- Task to carry out:
Reproduce precisely the lines between the start of the data below and the line with "touching pieces, mm", both included.

::::::::

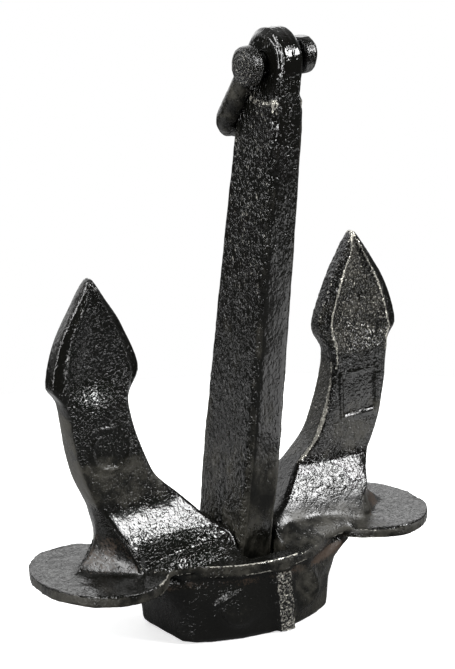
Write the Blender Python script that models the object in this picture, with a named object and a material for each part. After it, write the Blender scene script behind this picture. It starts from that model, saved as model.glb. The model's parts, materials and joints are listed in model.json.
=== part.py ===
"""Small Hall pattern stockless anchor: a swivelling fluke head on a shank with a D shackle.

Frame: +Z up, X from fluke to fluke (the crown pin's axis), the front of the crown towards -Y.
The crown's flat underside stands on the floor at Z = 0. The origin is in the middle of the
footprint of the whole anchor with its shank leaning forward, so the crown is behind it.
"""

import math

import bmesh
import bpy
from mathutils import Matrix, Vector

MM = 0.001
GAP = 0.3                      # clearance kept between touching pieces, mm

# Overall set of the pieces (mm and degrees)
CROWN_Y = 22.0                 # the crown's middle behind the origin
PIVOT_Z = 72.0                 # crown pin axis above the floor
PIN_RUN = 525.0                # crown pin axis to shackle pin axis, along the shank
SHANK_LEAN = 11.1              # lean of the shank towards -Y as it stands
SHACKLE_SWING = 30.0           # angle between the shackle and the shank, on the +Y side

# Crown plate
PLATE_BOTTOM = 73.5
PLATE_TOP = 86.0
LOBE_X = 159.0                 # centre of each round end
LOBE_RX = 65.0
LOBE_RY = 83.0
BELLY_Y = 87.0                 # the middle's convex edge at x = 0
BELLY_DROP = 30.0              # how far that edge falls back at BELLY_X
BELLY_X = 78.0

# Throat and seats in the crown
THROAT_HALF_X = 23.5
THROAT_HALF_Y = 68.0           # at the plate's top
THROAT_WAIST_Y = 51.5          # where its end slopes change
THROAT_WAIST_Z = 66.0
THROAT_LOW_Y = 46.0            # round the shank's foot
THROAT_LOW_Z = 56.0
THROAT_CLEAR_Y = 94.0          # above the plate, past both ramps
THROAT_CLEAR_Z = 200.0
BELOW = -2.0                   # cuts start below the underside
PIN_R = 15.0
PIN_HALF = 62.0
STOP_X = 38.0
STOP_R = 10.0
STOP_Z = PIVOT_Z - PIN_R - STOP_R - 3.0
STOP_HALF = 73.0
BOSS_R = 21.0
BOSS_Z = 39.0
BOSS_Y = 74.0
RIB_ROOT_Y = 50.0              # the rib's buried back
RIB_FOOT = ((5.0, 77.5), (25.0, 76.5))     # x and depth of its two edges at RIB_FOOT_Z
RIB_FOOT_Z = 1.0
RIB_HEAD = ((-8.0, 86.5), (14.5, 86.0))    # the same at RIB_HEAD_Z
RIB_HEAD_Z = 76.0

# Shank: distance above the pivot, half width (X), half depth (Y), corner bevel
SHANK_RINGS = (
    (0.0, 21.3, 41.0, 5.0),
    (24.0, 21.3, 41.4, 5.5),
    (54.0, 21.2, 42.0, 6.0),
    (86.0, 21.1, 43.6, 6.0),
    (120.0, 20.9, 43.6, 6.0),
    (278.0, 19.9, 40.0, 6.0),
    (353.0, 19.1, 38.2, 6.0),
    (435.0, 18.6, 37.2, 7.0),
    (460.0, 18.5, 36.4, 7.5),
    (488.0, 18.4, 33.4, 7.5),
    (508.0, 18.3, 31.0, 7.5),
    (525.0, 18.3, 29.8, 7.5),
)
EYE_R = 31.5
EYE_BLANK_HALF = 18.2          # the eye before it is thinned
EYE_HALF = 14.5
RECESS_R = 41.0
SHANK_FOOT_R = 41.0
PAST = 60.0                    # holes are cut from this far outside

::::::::

- Solution to this problem:
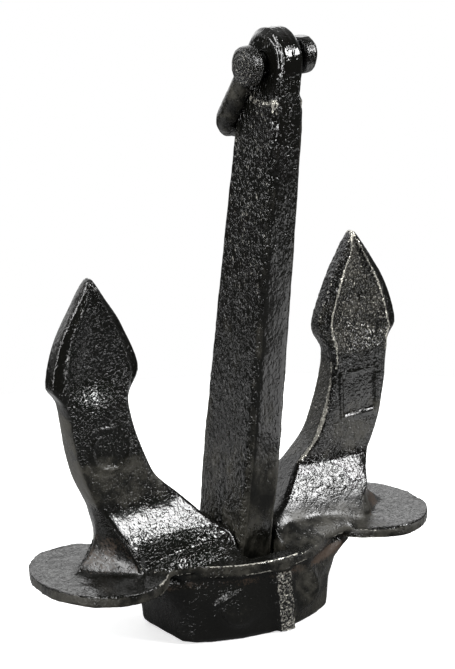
Write the Blender Python script that models the object in this picture, with a named object and a material for each part. After it, write the Blender scene script behind this picture. It starts from that model, saved as model.glb. The model's parts, materials and joints are listed in model.json.
=== part.py ===
"""Small Hall pattern stockless anchor: a swivelling fluke head on a shank with a D shackle.

Frame: +Z up, X from fluke to fluke (the crown pin's axis), the front of the crown towards -Y.
The crown's flat underside stands on the floor at Z = 0. The origin is in the middle of the
footprint of the whole anchor with its shank leaning forward, so the crown is behind it.
"""

import math

import bmesh
import bpy
from mathutils import Matrix, Vector

MM = 0.001
GAP = 0.3                      # clearance kept between touching pieces, mm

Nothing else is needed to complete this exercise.